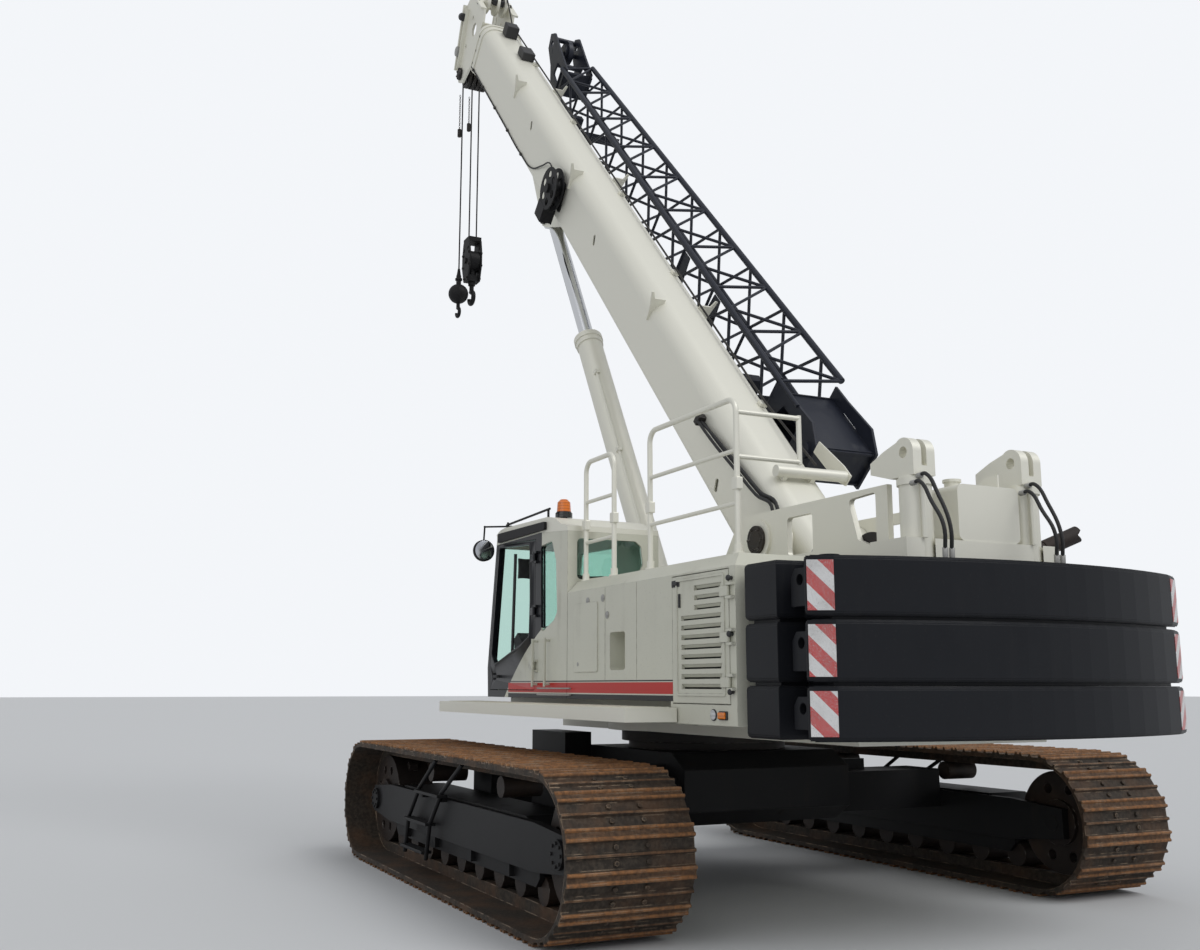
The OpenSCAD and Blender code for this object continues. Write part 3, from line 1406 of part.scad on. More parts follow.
module cylinder_barrel() {
    color(boom_colour) on_cylinder() difference() {
        union() {
            translate([150, 0, 0]) rotate([0, 90, 0]) cylinder(h = barrel_length - 150, r = barrel_radius);
            translate([barrel_length - 120, 0, 0]) rotate([0, 90, 0]) cylinder(h = 120, r = barrel_radius + 12);
            bar_y(0, 0, 130, -ear_y + 6, ear_y - 6);
            box(0, 200, -110, 110, -100, 100);
            // gland, its bolts and the oil line along the barrel
            translate([barrel_length - 60, 0, 0]) rotate([0, 90, 0]) cylinder(h = 60, r = barrel_radius + 22);
            for (i = [0 : 7])
                translate([barrel_length - 64, 0, 0]) rotate([i * 45 + 10, 0, 0]) translate([0, 0, barrel_radius + 2])
                    rotate([0, 90, 0]) cylinder(h = 78, r = 11);
            tube([1350, 88, 120], [3500, 88, 120], 14);
            for (u = [1350, 2400, 3460]) box(u, u + 44, 60, 112, 92, 140);
            box(300, 430, 40, 150, 60, 150);
        }
        translate([260, 0, 0]) rotate([0, 90, 0]) cylinder(h = barrel_length - 260 - 150, r = bore_radius);
        translate([1000, 0, 0]) rotate([0, 90, 0]) cylinder(h = barrel_length, r = rod_radius + play);
        bar_y(0, 0, 60 + play, -ear_y, ear_y);
    }
}

module cylinder_piston() {
    color([0.3, 0.3, 0.31]) on_cylinder()
        translate([piston_at, 0, 0]) rotate([0, 90, 0]) cylinder(h = 120, r = bore_radius - play);
}

module cylinder_rod() {
    color([0.8, 0.8, 0.82]) on_cylinder() difference() {
        union() {
            translate([piston_at + 120 + play, 0, 0]) rotate([0, 90, 0])
                cylinder(h = cylinder_length - piston_at - 120 - 80, r = rod_radius);
            bar_y(cylinder_length, 0, 118, -80, 80);
        }
    }
}

carbody();
swing_bearing();
side_frame(1);  // side_frame_left
side_frame(-1);  // side_frame_right
track(1);  // track_left
track(-1);  // track_right
sprocket(1);  // sprocket_left
sprocket(-1);  // sprocket_right
idler(1);  // idler_left
idler(-1);  // idler_right
rollers(1);  // rollers_left
rollers(-1);  // rollers_right
steps(1);  // steps_left
steps(-1);  // steps_right
turntable();
winch(winch_main_x);  // winch_main
winch(winch_aux_x);  // winch_aux
tail_frame();
counterweight_top();
counterweight_middle();
counterweight_bottom();
counterweight_cylinders();
rear_tank();
exhaust();
body_left();
body_right();
engine();
louver_door();
walkway();
guardrails();
cab_shell();
cab_floor_pan();
cab_roof_panel();
cab_glass();
cab_door();
seat();
console();
mirror_and_visor();
cab_rails();
beacon();
boom_foot_pin();
boom_base();
boom_fittings();
cable_reel();
eye_bracket();
boom_section_2();
boom_section_3();
boom_tip();
head_sheaves();
main_hook();
ball_hook();
lattice_fly();
cylinder_foot_pin();
cylinder_barrel();
cylinder_piston();
cylinder_rod();
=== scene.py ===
"""Finishes and fittings for a crawler crane.

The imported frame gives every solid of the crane. This script paints those solids, adds the
small fittings that the frame leaves out, and sets up the floor, the light and the view.
Lengths are metres. The crane's own coordinates have X forward from the swing axis, Y to the
cab's side and Z up from the ground. A Stand turns them, or those of the boom or of the lift
cylinder, into the frame's.
"""

from __future__ import annotations

import json
import logging
import math
from dataclasses import dataclass, field
from enum import Enum
from typing import Iterable, Sequence

import bmesh
import bpy
from mathutils import Matrix, Vector

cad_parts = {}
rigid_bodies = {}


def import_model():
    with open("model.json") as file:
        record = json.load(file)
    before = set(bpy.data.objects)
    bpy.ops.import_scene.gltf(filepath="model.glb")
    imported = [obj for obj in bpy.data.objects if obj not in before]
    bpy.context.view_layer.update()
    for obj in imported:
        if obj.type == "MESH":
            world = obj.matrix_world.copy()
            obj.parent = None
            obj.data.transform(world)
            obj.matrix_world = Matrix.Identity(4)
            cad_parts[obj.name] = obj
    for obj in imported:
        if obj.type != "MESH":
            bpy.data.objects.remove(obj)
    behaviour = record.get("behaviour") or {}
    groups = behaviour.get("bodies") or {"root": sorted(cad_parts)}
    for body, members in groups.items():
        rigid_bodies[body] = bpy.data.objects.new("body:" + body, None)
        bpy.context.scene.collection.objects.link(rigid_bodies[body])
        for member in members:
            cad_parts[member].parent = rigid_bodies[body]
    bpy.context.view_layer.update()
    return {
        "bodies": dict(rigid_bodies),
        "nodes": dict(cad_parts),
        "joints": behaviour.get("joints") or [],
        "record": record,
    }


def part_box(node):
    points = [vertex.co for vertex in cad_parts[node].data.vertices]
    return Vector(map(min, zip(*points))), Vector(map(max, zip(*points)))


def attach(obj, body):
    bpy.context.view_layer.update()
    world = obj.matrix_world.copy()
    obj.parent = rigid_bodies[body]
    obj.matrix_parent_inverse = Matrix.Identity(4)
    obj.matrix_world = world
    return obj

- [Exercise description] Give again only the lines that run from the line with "louver_door();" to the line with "before = set(bpy.data.objects)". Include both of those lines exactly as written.

- [Task result]
louver_door();
walkway();
guardrails();
cab_shell();
cab_floor_pan();
cab_roof_panel();
cab_glass();
cab_door();
seat();
console();
mirror_and_visor();
cab_rails();
beacon();
boom_foot_pin();
boom_base();
boom_fittings();
cable_reel();
eye_bracket();
boom_section_2();
boom_section_3();
boom_tip();
head_sheaves();
main_hook();
ball_hook();
lattice_fly();
cylinder_foot_pin();
cylinder_barrel();
cylinder_piston();
cylinder_rod();
=== scene.py ===
"""Finishes and fittings for a crawler crane.

The imported frame gives every solid of the crane. This script paints those solids, adds the
small fittings that the frame leaves out, and sets up the floor, the light and the view.
Lengths are metres. The crane's own coordinates have X forward from the swing axis, Y to the
cab's side and Z up from the ground. A Stand turns them, or those of the boom or of the lift
cylinder, into the frame's.
"""

from __future__ import annotations

import json
import logging
import math
from dataclasses import dataclass, field
from enum import Enum
from typing import Iterable, Sequence

import bmesh
import bpy
from mathutils import Matrix, Vector

cad_parts = {}
rigid_bodies = {}


def import_model():
    with open("model.json") as file:
        record = json.load(file)
    before = set(bpy.data.objects)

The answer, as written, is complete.